Task objective: Every line of the material is to be repeated exactly as it stands.

* * * * * * * * *

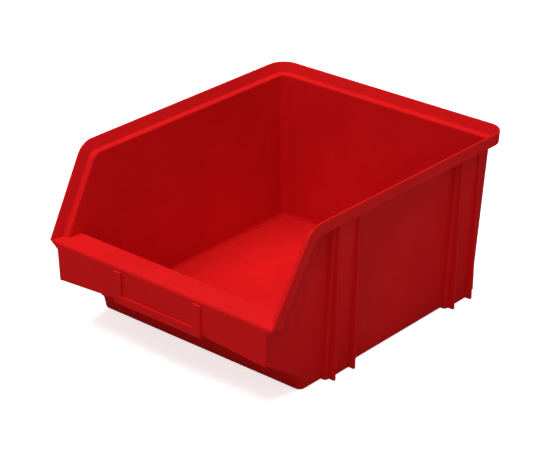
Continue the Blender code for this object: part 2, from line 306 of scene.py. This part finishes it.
def arc(cu, cv, radius, start, end, steps):
    """Points on an arc, angles in degrees from +u towards +v."""
    points = []
    for step in range(steps + 1):
        angle = math.radians(start + (end - start) * step / steps)
        points.append((cu + radius * math.cos(angle), cv + radius * math.sin(angle)))
    return points


# Mesh helpers

def sweep(bm, rings, close_start=True, close_end=False):
    """Carry a closed ring along by extruding its edges to each next ring of positions."""

    def loop_edges(verts):
        pairs = zip(verts, verts[1:] + verts[:1])
        return [bm.edges.get(pair) or bm.edges.new(pair) for pair in pairs]

    verts = [bm.verts.new(co) for co in rings[0]]
    edges = loop_edges(verts)
    if close_start:
        bm.faces.new(verts)
    for ring in rings[1:]:
        grown = set(bmesh.ops.extrude_edge_only(bm, edges=edges)["geom"])
        ahead = []
        for vert in verts:
            links = (edge.other_vert(vert) for edge in vert.link_edges)
            ahead.append(next(other for other in links if other in grown))
        for vert, co in zip(ahead, ring):
            vert.co = co
        verts = ahead
        edges = loop_edges(verts)
    if close_end:
        bm.faces.new(verts)


def extrude_to(bm, faces, move):
    """Extrude faces and move each new point with the given rule; returns the new faces."""
    grown = bmesh.ops.extrude_face_region(bm, geom=faces)["geom"]
    new_faces = [item for item in grown if isinstance(item, bmesh.types.BMFace)]
    for vert in (item for item in grown if isinstance(item, bmesh.types.BMVert)):
        vert.co = move(vert.co)
    bmesh.ops.delete(bm, geom=[f for f in faces if f.is_valid], context="FACES")
    return new_faces


def outline_block(bm, outline, y0, y1):
    """A closed outline in X and Z carried from y0 to y1."""
    face = bm.faces.new([bm.verts.new((x, y0, z)) for x, z in outline])
    grown = bmesh.ops.extrude_face_region(bm, geom=[face])["geom"]
    for vert in (item for item in grown if isinstance(item, bmesh.types.BMVert)):
        vert.co.y = y1


def soften(bm, edges, width, segments=3):
    """Round the given edges."""
    bmesh.ops.bevel(
        bm, geom=edges, offset=width, offset_type="OFFSET", segments=segments,
        profile=0.5, affect="EDGES", material=-1, clamp_overlap=True,
    )


def mirror_half(bm):
    """Mirror the right half to the left and join the two at the middle."""
    bmesh.ops.mirror(
        bm, geom=bm.verts[:] + bm.edges[:] + bm.faces[:], axis="X", merge_dist=0.01 * MM
    )


def finish_piece(name, bm, nodes, sharp=40.0):
    """Turn the solid into a named object with the plastic on it, and hand it to the frame."""
    bmesh.ops.remove_doubles(bm, verts=bm.verts, dist=0.002 * MM)
    bmesh.ops.recalc_face_normals(bm, faces=bm.faces)
    for face in bm.faces:
        face.smooth = True
    mesh = bpy.data.meshes.new(name)
    bm.to_mesh(mesh)
    bm.free()
    mesh.set_sharp_from_angle(angle=math.radians(sharp))
    mesh.materials.append(satin_plastic())
    piece = bpy.data.objects.new(name, mesh)
    bpy.context.scene.collection.objects.link(piece)
    shading = piece.modifiers.new("even_shading", "WEIGHTED_NORMAL")
    shading.keep_sharp = True
    shading.weight = 100
    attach(piece, "root")
    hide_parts(*nodes)
    return piece


# Plastic

def mould_texture():
    """Shader group: fine mould grain, soft flow waviness and a slow pigment drift."""
    group = bpy.data.node_groups.get("mould_texture")
    if group:
        return group
    group = bpy.data.node_groups.new("mould_texture", "ShaderNodeTree")
    face = group.interface
    for label, start in (("Grain Scale", 2600), ("Flow Scale", 16)):
        socket = face.new_socket(label, in_out="INPUT", socket_type="NodeSocketFloat")
        socket.default_value = start
    for label in ("Pigment", "Roughness Shift", "Height"):
        face.new_socket(label, in_out="OUTPUT", socket_type="NodeSocketFloat")
    nodes = group.nodes
    links = group.links
    inlet = nodes.new("NodeGroupInput")
    outlet = nodes.new("NodeGroupOutput")
    place = nodes.new("ShaderNodeTexCoord")

    def noise(scale_socket, detail, rough, stretch=None):
        texture = nodes.new("ShaderNodeTexNoise")
        texture.inputs["Detail"].default_value = detail
        texture.inputs["Roughness"].default_value = rough
        vector = place.outputs["Object"]
        if stretch:
            mapping = nodes.new("ShaderNodeMapping")
            mapping.inputs["Scale"].default_value = stretch
            links.new(vector, mapping.inputs["Vector"])
            vector = mapping.outputs["Vector"]
        links.new(vector, texture.inputs["Vector"])
        links.new(scale_socket, texture.inputs["Scale"])
        return texture.outputs["Fac"]

    grain = noise(inlet.outputs["Grain Scale"], 2.0, 0.55)
    flow = noise(inlet.outputs["Flow Scale"], 3.0, 0.5, (1.0, 0.6, 2.2))
    drift = noise(inlet.outputs["Flow Scale"], 4.0, 0.6)
    span = nodes.new("ShaderNodeMapRange")
    span.inputs["From Min"].default_value = 0.3
    span.inputs["From Max"].default_value = 0.7
    links.new(drift, span.inputs["Value"])
    links.new(span.outputs["Result"], outlet.inputs["Pigment"])
    shift = nodes.new("ShaderNodeMapRange")
    shift.inputs["To Min"].default_value = -0.05
    shift.inputs["To Max"].default_value = 0.05
    links.new(flow, shift.inputs["Value"])
    links.new(shift.outputs["Result"], outlet.inputs["Roughness Shift"])
    links.new(grain, outlet.inputs["Height"])
    return group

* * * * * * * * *

Answer to this problem:
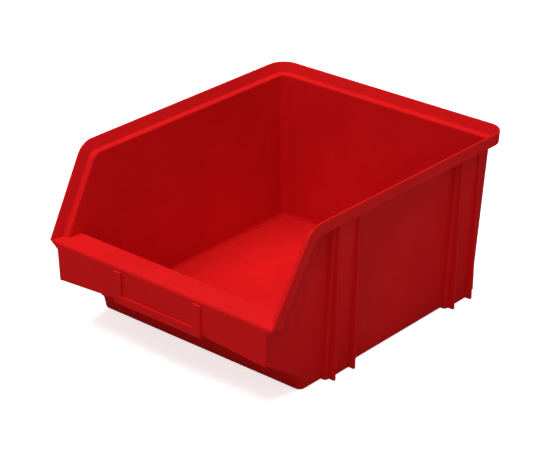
Continue the Blender code for this object: part 2, from line 306 of scene.py. This part finishes it.
def arc(cu, cv, radius, start, end, steps):
    """Points on an arc, angles in degrees from +u towards +v."""
    points = []
    for step in range(steps + 1):
        angle = math.radians(start + (end - start) * step / steps)
        points.append((cu + radius * math.cos(angle), cv + radius * math.sin(angle)))
    return points


# Mesh helpers

def sweep(bm, rings, close_start=True, close_end=False):
    """Carry a closed ring along by extruding its edges to each next ring of positions."""

    def loop_edges(verts):
        pairs = zip(verts, verts[1:] + verts[:1])
        return [bm.edges.get(pair) or bm.edges.new(pair) for pair in pairs]

    verts = [bm.verts.new(co) for co in rings[0]]
    edges = loop_edges(verts)
    if close_start:
        bm.faces.new(verts)
    for ring in rings[1:]:
        grown = set(bmesh.ops.extrude_edge_only(bm, edges=edges)["geom"])
        ahead = []
        for vert in verts:
            links = (edge.other_vert(vert) for edge in vert.link_edges)
            ahead.append(next(other for other in links if other in grown))
        for vert, co in zip(ahead, ring):
            vert.co = co
        verts = ahead
        edges = loop_edges(verts)
    if close_end:
        bm.faces.new(verts)


def extrude_to(bm, faces, move):
    """Extrude faces and move each new point with the given rule; returns the new faces."""
    grown = bmesh.ops.extrude_face_region(bm, geom=faces)["geom"]
    new_faces = [item for item in grown if isinstance(item, bmesh.types.BMFace)]
    for vert in (item for item in grown if isinstance(item, bmesh.types.BMVert)):
        vert.co = move(vert.co)
    bmesh.ops.delete(bm, geom=[f for f in faces if f.is_valid], context="FACES")
    return new_faces


def outline_block(bm, outline, y0, y1):
    """A closed outline in X and Z carried from y0 to y1."""
    face = bm.faces.new([bm.verts.new((x, y0, z)) for x, z in outline])
    grown = bmesh.ops.extrude_face_region(bm, geom=[face])["geom"]
    for vert in (item for item in grown if isinstance(item, bmesh.types.BMVert)):
        vert.co.y = y1


def soften(bm, edges, width, segments=3):
    """Round the given edges."""
    bmesh.ops.bevel(
        bm, geom=edges, offset=width, offset_type="OFFSET", segments=segments,
        profile=0.5, affect="EDGES", material=-1, clamp_overlap=True,
    )


def mirror_half(bm):
    """Mirror the right half to the left and join the two at the middle."""
    bmesh.ops.mirror(
        bm, geom=bm.verts[:] + bm.edges[:] + bm.faces[:], axis="X", merge_dist=0.01 * MM
    )


def finish_piece(name, bm, nodes, sharp=40.0):
    """Turn the solid into a named object with the plastic on it, and hand it to the frame."""
    bmesh.ops.remove_doubles(bm, verts=bm.verts, dist=0.002 * MM)
    bmesh.ops.recalc_face_normals(bm, faces=bm.faces)
    for face in bm.faces:
        face.smooth = True
    mesh = bpy.data.meshes.new(name)
    bm.to_mesh(mesh)
    bm.free()
    mesh.set_sharp_from_angle(angle=math.radians(sharp))
    mesh.materials.append(satin_plastic())
    piece = bpy.data.objects.new(name, mesh)
    bpy.context.scene.collection.objects.link(piece)
    shading = piece.modifiers.new("even_shading", "WEIGHTED_NORMAL")
    shading.keep_sharp = True
    shading.weight = 100
    attach(piece, "root")
    hide_parts(*nodes)
    return piece


# Plastic

def mould_texture():
    """Shader group: fine mould grain, soft flow waviness and a slow pigment drift."""
    group = bpy.data.node_groups.get("mould_texture")
    if group:
        return group
    group = bpy.data.node_groups.new("mould_texture", "ShaderNodeTree")
    face = group.interface
    for label, start in (("Grain Scale", 2600), ("Flow Scale", 16)):
        socket = face.new_socket(label, in_out="INPUT", socket_type="NodeSocketFloat")
        socket.default_value = start
    for label in ("Pigment", "Roughness Shift", "Height"):
        face.new_socket(label, in_out="OUTPUT", socket_type="NodeSocketFloat")
    nodes = group.nodes
    links = group.links
    inlet = nodes.new("NodeGroupInput")
    outlet = nodes.new("NodeGroupOutput")
    place = nodes.new("ShaderNodeTexCoord")

    def noise(scale_socket, detail, rough, stretch=None):
        texture = nodes.new("ShaderNodeTexNoise")
        texture.inputs["Detail"].default_value = detail
        texture.inputs["Roughness"].default_value = rough
        vector = place.outputs["Object"]
        if stretch:
            mapping = nodes.new("ShaderNodeMapping")
            mapping.inputs["Scale"].default_value = stretch
            links.new(vector, mapping.inputs["Vector"])
            vector = mapping.outputs["Vector"]
        links.new(vector, texture.inputs["Vector"])
        links.new(scale_socket, texture.inputs["Scale"])
        return texture.outputs["Fac"]

    grain = noise(inlet.outputs["Grain Scale"], 2.0, 0.55)
    flow = noise(inlet.outputs["Flow Scale"], 3.0, 0.5, (1.0, 0.6, 2.2))
    drift = noise(inlet.outputs["Flow Scale"], 4.0, 0.6)
    span = nodes.new("ShaderNodeMapRange")
    span.inputs["From Min"].default_value = 0.3
    span.inputs["From Max"].default_value = 0.7
    links.new(drift, span.inputs["Value"])
    links.new(span.outputs["Result"], outlet.inputs["Pigment"])
    shift = nodes.new("ShaderNodeMapRange")
    shift.inputs["To Min"].default_value = -0.05
    shift.inputs["To Max"].default_value = 0.05
    links.new(flow, shift.inputs["Value"])
    links.new(shift.outputs["Result"], outlet.inputs["Roughness Shift"])
    links.new(grain, outlet.inputs["Height"])
    return group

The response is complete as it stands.